Brown did get pushback. She still gets it. But she hasn’t been the only one.
“A lot of my friends in the industry said, ‘you’ve gone to the dark side, this will never work,’” continued Daucsavage. “And my response was, ‘I don’t think it’s the dark side. It’s a little gray. But what are my alternatives?’ And I got to tell you, I’m learning something more about the forest than just harvesting trees.”
Whatever shade of gray the agreement lived in, the economic results were black and white. The logging company Iron Triangle won the contract and doubled its staff from around 50 to more than 100. The Forest Service office also staffed up by dozens of positions. All told, the contract supported more than 250 jobs a year.
“Susan Jane, she’s my hero,” said Daucsavage. “She helped save a lot of jobs.”
For Brown, after years of collaborating with folks in Grant County, saving the mill was about a lot more than just ensuring the future of the Blue Mountains Forest Partners.
“When the mill was going to close, I was just like, my friends are going to lose their jobs. And just like any friendship, you want your friends to be happy and healthy and successful,” she said. “And now that these folks are my friends, that’s what I want for them. And that’s what they want for me. I have no doubt about that.”

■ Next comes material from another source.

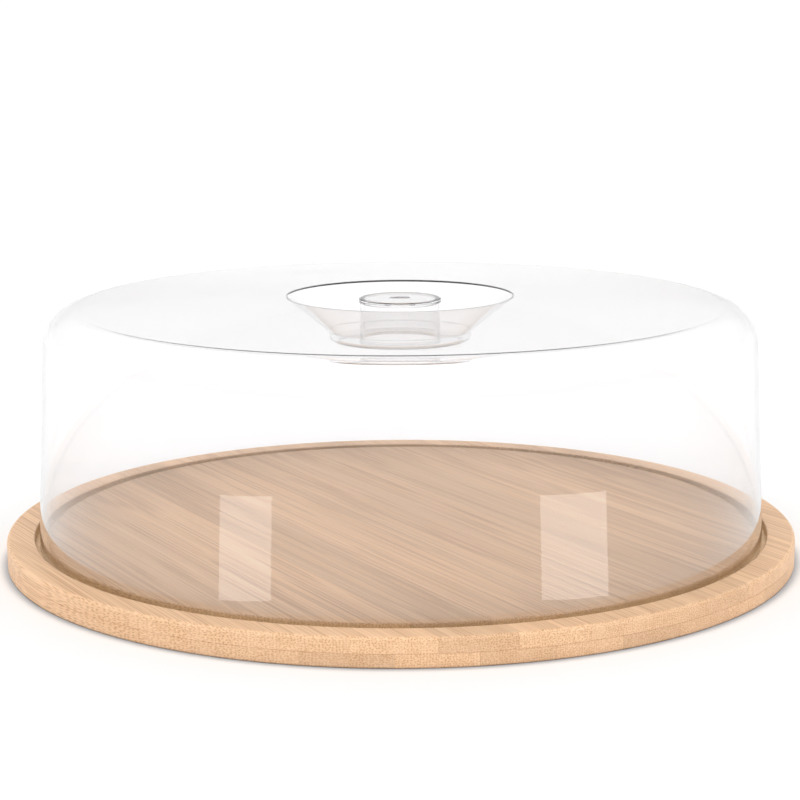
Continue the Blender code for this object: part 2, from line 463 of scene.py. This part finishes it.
@dataclass(frozen=True)
class FloorFinish:
    """Plain white studio paper, with a contact shadow painted into its colour beside what stands on it.

    Attributes:
        colour: Its colour.
        painted_shadow_colour: Colour of the painted shadow right beside what stands on it.
        shade_reach: Distance over which that fades.
        roughness: Its roughness.
        tooth_scale: Grains of its surface to the metre.
    """

    colour: tuple[float, float, float, float] = rgba(0.93, 0.93, 0.93)
    painted_shadow_colour: tuple[float, float, float, float] = rgba(0.49, 0.52, 0.56)
    shade_reach: float = 0.005
    roughness: float = 0.9
    tooth_scale: float = 900.0

    def make(self) -> bpy.types.Material:
        """Builds the material and returns it."""
        material, nodes, shader = new_material("studio_paper")
        place = nodes.add("ShaderNodeTexCoord").outputs["Object"]
        inputs = {"Vector": place, "Scale": self.tooth_scale, "Detail": 3.0}
        tooth = nodes.add("ShaderNodeTexNoise", inputs)
        # Painted shadow: ambient occlusion darkens the paper's colour right beside what stands on it.
        near = nodes.add("ShaderNodeAmbientOcclusion", {"Distance": self.shade_reach}, samples=8)
        share = nodes.spread(near.outputs["AO"], 0.5, 1.0, 1.0, 0.0)
        nodes.tree.links.new(nodes.mix(share, self.colour, self.painted_shadow_colour), shader.inputs["Base Color"])
        shader.inputs["Roughness"].default_value = self.roughness
        shader.inputs["Specular IOR Level"].default_value = 0.1
        inputs = {"Strength": 0.05, "Distance": 0.00002, "Height": tooth.outputs["Fac"]}
        bump = nodes.add("ShaderNodeBump", inputs)
        nodes.tree.links.new(bump.outputs[0], shader.inputs["Normal"])
        return material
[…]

Of course, not everything’s perfect. The 10-year stewardship contract has fallen short on some of its goals, both environmentally and economically. The collaborative is again at loggerheads with the U.S. Forest Service over how the agency is implementing restoration work and the new forest plan for the Malheur National Forest. And there are critics on both sides who feel their side has compromised too much along the way. But the process itself — the collaboration — is the kind of success that social scientists and policy makers fly out to study. Because it can provide a road map not just for how to approach forest management elsewhere, but for how to approach other deeply divisive issues, like climate change.
“We’re not fighting the old wars anymore,” Brown said. “There are new battles. We need to deal with climate change. We need to deal with putting more fire on the ground. And we can’t do that in the way that we used to.”